When people talk about rich people who earned money, they usually talk about a specific type of person, who rarely exists. They talk about someone who made a crucial invention or contribution to society that then gets used by, or influences, an entire industry or many industries, and consequently, makes a bunch of money.

However, making money as compensation for valuable labor isn’t how the capitalist class makes money. No one has exerted economic and political power merely and exclusively because they invented something that made them a lot of money. But the money can be used to gain power.

For example, Peter Thiel and Elon Musk were founders of PayPal, and this initially made them rich. Of course, they got rich through profit in a capitalist economic structures. But let’s assume they really did work hard to earn it.
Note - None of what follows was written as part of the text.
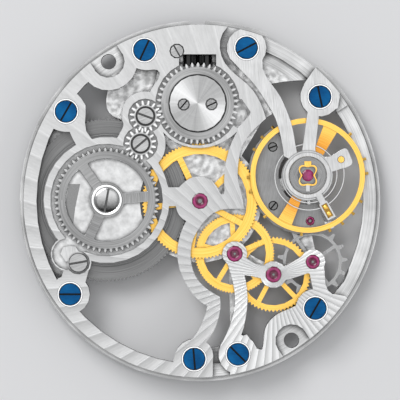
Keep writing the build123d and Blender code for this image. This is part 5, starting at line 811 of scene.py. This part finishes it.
def jewel_profile(radius, bore, bottom, top):
    """A hole jewel with an oil sink: bright rim and land, and the deep sink in a darker copy of the ruby, as
    painted shade.
    """
    land = radius * 0.66
    return ((bore, bottom, 1), (radius, bottom, 1), (radius, top - 0.02, 1), (radius - 0.05, top + 0.004, 0),
            (land, top + 0.004, 0), (land * 0.86, top - OIL_SINK * 0.5, 1), (bore + 0.05, top - OIL_SINK, 1),
            (bore, top - OIL_SINK, 1))


def hole_jewels(node, depth, table):
    """A node's hole jewels, by axis, radius, bore and upper level."""
    bm = bmesh.new()
    for centre, radius, bore, top in table:
        add_turned(bm, centre, jewel_profile(radius, bore, top - depth, top))
    made(node + "_round", bm, "frame", "ruby", (RUBY, RUBY_SHADED), node)


def balance_jewels():
    """Above and below, a pierced stone and the cap stone over it. Only the upper cap is domed."""
    low, high = levels("balance_jewels")
    radius, bore, depth = BALANCE_STONE_RADIUS, BALANCE_STONE_BORE, BALANCE_STONE_DEPTH
    cap = depth - 0.002
    bm = bmesh.new()
    # Only the upper cap's dome takes the bright ruby; the rest takes the darker copy as painted shade
    for bottom in (high - 2 * depth, low + depth):
        top = bottom + depth
        add_turned(bm, BALANCE, ((bore, bottom, 1), (radius, bottom, 1), (radius, top, 1), (bore, top, 1)))
    dome = [(reach, high - 0.03 + rise, 0) for reach, rise in dome_points(radius, 0.07, 0)]
    add_turned(bm, BALANCE, [(0, high - cap, 1), (radius, high - cap, 1)] + dome + [(0, high + 0.04, 0)])
    add_turned(bm, BALANCE, [(0, low, 1), (radius, low, 1), (radius, low + cap, 1), (0, low + cap, 1)])
    made("balance_jewels_round", bm, "frame", "ruby", (RUBY, RUBY_SHADED), "balance_jewels")


def jewels():
    hole_jewels("train_jewels", TRAIN_JEWEL_DEPTH, (
        (CENTRE, 0.58, 0.17, BRIDGE_TOP), (THIRD, 0.58, 0.10, TRAIN_TOP),
        (FOURTH, 0.58, 0.10, TRAIN_TOP), (ESCAPE, 0.52, 0.10, TRAIN_TOP),
        (CENTRE, 0.57, 0.40, FLOOR_TOP), (THIRD, 0.57, 0.10, LOWER_JEWEL_TOP),
        (FOURTH, 0.57, 0.10, LOWER_JEWEL_TOP), (ESCAPE, 0.57, 0.10, LOWER_JEWEL_TOP)))
    hole_jewels("pallet_jewels", PALLET_JEWEL_DEPTH, (
        (PALLET, 0.33, 0.10, PALLET_TOP), (PALLET, 0.33, 0.10, LOWER_PALLET_JEWEL_TOP)))
    balance_jewels()


# The work over the balance

def shock_springs():
    """The lyre springs: a flat gilt wire in four lobes, and the upper one's hinge and catch."""
    face = levels("shock_blocks")[1]
    under = levels("shock_springs")[0]
    wire, thickness = LYRE_WIRE
    bm = bmesh.new()
    for base, share in ((face + 0.002, 1.0), (under, LOWER_LYRE_SHARE)):
        line = []
        for i in range(FINE_STEPS):
            angle = 2 * math.pi * i / FINE_STEPS
            line.append((angle, share * (0.70 - 0.13 * math.cos(4 * angle) - 0.10 * math.cos(2 * angle))))
        add_blade(bm, BALANCE, line, wire, base, base + thickness, closed=True, smooth=False)
    for side, skin, (reach, size, height) in ((1, 0, LYRE_HINGE), (-1, 1, LYRE_CATCH)):
        foot = (BALANCE[0], BALANCE[1] + side * reach)
        add_bar(bm, foot, size, face - LYRE_ROOT, face + height, skin=skin)
    made("shock_springs_round", bm, "frame", "gilt_brass", (GILT, SATIN), "shock_springs")


def stud_carrier():
    """The carrier's turned ring, its broad head as a flat plate, and the dark fit round the stud, which is
    painted shade.
    """
    low, high = levels("stud_carrier")
    bm = bmesh.new()
    add_turned(bm, BALANCE, ring_profile(RING_BORE, STUD_RING_RADIUS, low, high, 0.02), FINE_STEPS)
    add_plate(bm, [photo(*pixel) for pixel in STUD_HEAD_PIXELS], low - 0.003, high + 0.003)
    # A dark ring round the stud: painted shadow in the gap
    sunk = high - 0.02
    proud = high + 0.004
    add_turned(bm, STUD, ((0.235, sunk, 2), (0.285, sunk, 2), (0.285, proud, 2), (0.235, proud, 2)), 32)
    skins = (SATIN, EDGE, SLOT)
    obj = made("stud_carrier_plate", bm, "stud_carrier", "polished_steel", skins, "stud_carrier")
    bevel(obj, 0.03, angle=60, segments=2, skin=1)


def hairspring():
    """The flat blade, wound smoothly from the collet out to the stud."""
    low, high = levels("hairspring")
    orbit = math.dist(BALANCE, STUD)
    start = math.atan2(STUD[1] - BALANCE[1], STUD[0] - BALANCE[0])
    steps = SPRING_TURNS * FINE_STEPS
    last = steps - round(FINE_STEPS * SPRING_SHORT / (2 * math.pi * orbit))
    turn = 2 * math.pi * SPRING_TURNS
    pitch = orbit - SPRING_INNER
    shares = [i / steps for i in range(last + 1)]
    line = [(start + turn * share, SPRING_INNER + pitch * share) for share in shares]
    bm = bmesh.new()
    add_blade(bm, BALANCE, line, SPRING_BLADE, low, high)
    made("hairspring_wound", bm, "frame", "spring_alloy", (HAIRSPRING,), "hairspring")


def regulator():
    """The regulator's ring, neck and open tail, with the gilt key and the heads of its two pins."""
    low, high = levels("regulator")
    along = Vector((math.cos(math.radians(TAIL_ANGLE)), math.sin(math.radians(TAIL_ANGLE))))
    middle = Vector(BALANCE)
    centre = middle + along * TAIL_ORBIT
    bm = bmesh.new()
    add_bar(bm, centre, TAIL_SIZE, low, high, TAIL_ANGLE)
    window = bmesh.new()
    add_bar(window, centre, TAIL_WINDOW, low - 0.1, high + 0.1, TAIL_ANGLE)
    tail = made("regulator_tail", bm, "regulator", "polished_steel", (SATIN,), "regulator")
    cut_away(tail, window)
    chamfer(tail, 0.03)
    bm = bmesh.new()
    add_turned(bm, BALANCE, ring_profile(RING_BORE, REGULATOR_RING_RADIUS, low, high, 0.03), FINE_STEPS)
    add_bar(bm, middle + along * NECK_ORBIT, NECK_SIZE, low + 0.004, high - 0.004, TAIL_ANGLE)
    made("regulator_ring", bm, "regulator", "polished_steel", (SATIN, EDGE), "regulator")
    bm = bmesh.new()
    add_bar(bm, centre, KEY_SIZE, low, high - 0.05, TAIL_ANGLE, skin=1)
    pin = ((0, high - 0.08, 0), (0.17, high - 0.08, 0), (0.17, high - 0.03, 0), (0.12, high - 0.005, 0),
           (0, high, 0))
    for side in (-1, 1):
        add_turned(bm, centre + along * side * KEY_PIN_SPACING / 2, pin, 32)
    made("regulator_key", bm, "regulator", "gilt_brass", (GILT, DARK_GILT))


bridge_screws()
screw_sinks()
steel_screws()
ratchet_collar()
jewels()
shock_springs()
stud_carrier()
hairspring()
regulator()


# Studio, in metres and watts

FLOOR_REACH = 0.6
CAMERA_HEIGHT = 0.35
SENSOR_WIDTH = 36
WORLD_LIGHT = 0.42
WORLD_SEEN = 0.66


def floor():
    g = Graph("pale_floor")
    cloud = g.noise(g.place(), 0.02, 2.0, 0.5)
    material = g.finish(g.blend(cloud, (0.81, 0.81, 0.82, 1.0), (0.82, 0.82, 0.83, 1.0)), 0.0, 0.9)
    low = cad_box[0][2]
    corners = [(x * FLOOR_REACH, y * FLOOR_REACH, low) for x, y in ((-1, -1), (1, -1), (1, 1), (-1, 1))]
    mesh = bpy.data.meshes.new("floor")
    mesh.from_pydata(corners, [], [(0, 1, 2, 3)])
    mesh.materials.append(material)
    obj = bpy.data.objects.new("floor", mesh)
    bpy.context.scene.collection.objects.link(obj)


def light(name, place, size, power):
    """A square softbox that faces the movement."""
    data = bpy.data.lights.new(name, "AREA")
    data.shape = "SQUARE"
    data.size = size
    data.energy = power
    obj = bpy.data.objects.new(name, data)
    obj.location = place
    obj.rotation_euler = (-Vector(place)).to_track_quat("-Z", "Y").to_euler()
    bpy.context.scene.collection.objects.link(obj)


def camera():
    """A long lens straight above, framed as the photograph is."""
    data = bpy.data.cameras.new("camera")
    data.sensor_width = SENSOR_WIDTH
    data.lens = SENSOR_WIDTH * CAMERA_HEIGHT / (PHOTO_WIDTH * PX * MM)
    data.clip_start = 0.01
    data.clip_end = 10
    obj = bpy.data.objects.new("camera", data)
    x, y = photo(PHOTO_WIDTH / 2, PHOTO_WIDTH / 2)
    obj.location = (x * MM, y * MM, BRIDGE_TOP * MM + CAMERA_HEIGHT)
    bpy.context.scene.collection.objects.link(obj)
    bpy.context.scene.camera = obj


def world():
    """A pale room, brighter to the camera and in reflections than as light."""
    scene = bpy.context.scene
    scene.world = bpy.data.worlds.new("studio")
    scene.world.use_nodes = True
    tree = scene.world.node_tree
    background = tree.nodes["Background"]
    background.inputs["Color"].default_value = (0.97, 0.985, 1.0, 1.0)
    rays = tree.nodes.new("ShaderNodeLightPath")
    seen = rays.outputs["Is Camera Ray"]
    for kind in ("Is Glossy Ray", "Is Transmission Ray"):
        either = tree.nodes.new("ShaderNodeMath")
        either.operation = "MAXIMUM"
        tree.links.new(seen, either.inputs[0])
        tree.links.new(rays.outputs[kind], either.inputs[1])
        seen = either.outputs[0]
    strength = tree.nodes.new("ShaderNodeMapRange")
    strength.inputs["To Min"].default_value = WORLD_LIGHT
    strength.inputs["To Max"].default_value = WORLD_SEEN
    tree.links.new(seen, strength.inputs["Value"])
    tree.links.new(strength.outputs[0], background.inputs["Strength"])
    scene.view_settings.view_transform = "Standard"


floor()
camera()
world()
light("overhead", (0.0, 0.0, 0.75), 0.50, 0.64)
light("key", (-0.16, 0.20, 0.36), 0.20, 0.75)
light("fill", (0.26, -0.10, 0.30), 0.20, 0.15)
Now, imagine Musk and Thiel took that money, and retreated into quiet, rich lives. They would currently have no impact on the power structures in society. But instead, they reconverted the money they received into capital, and now have tremendous influence on capitalist power structure.

A way to fix all of these issues, is in fact, turning money into labor vouchers. Under a labor voucher system, if you make 40 chairs a week, then you would get 400 labor vouchers. If you make 20 pairs of shoes a week, then you would also get 400 labor vouchers. If the chairmaker wants shoes, then they could pay 20 labor vouchers for a pair. If the shoemaker wants a chair, then they could pay 10 labor vouchers for a pair. Then, the labor voucher becomes taken out of circulation, so it can’t be accumulated.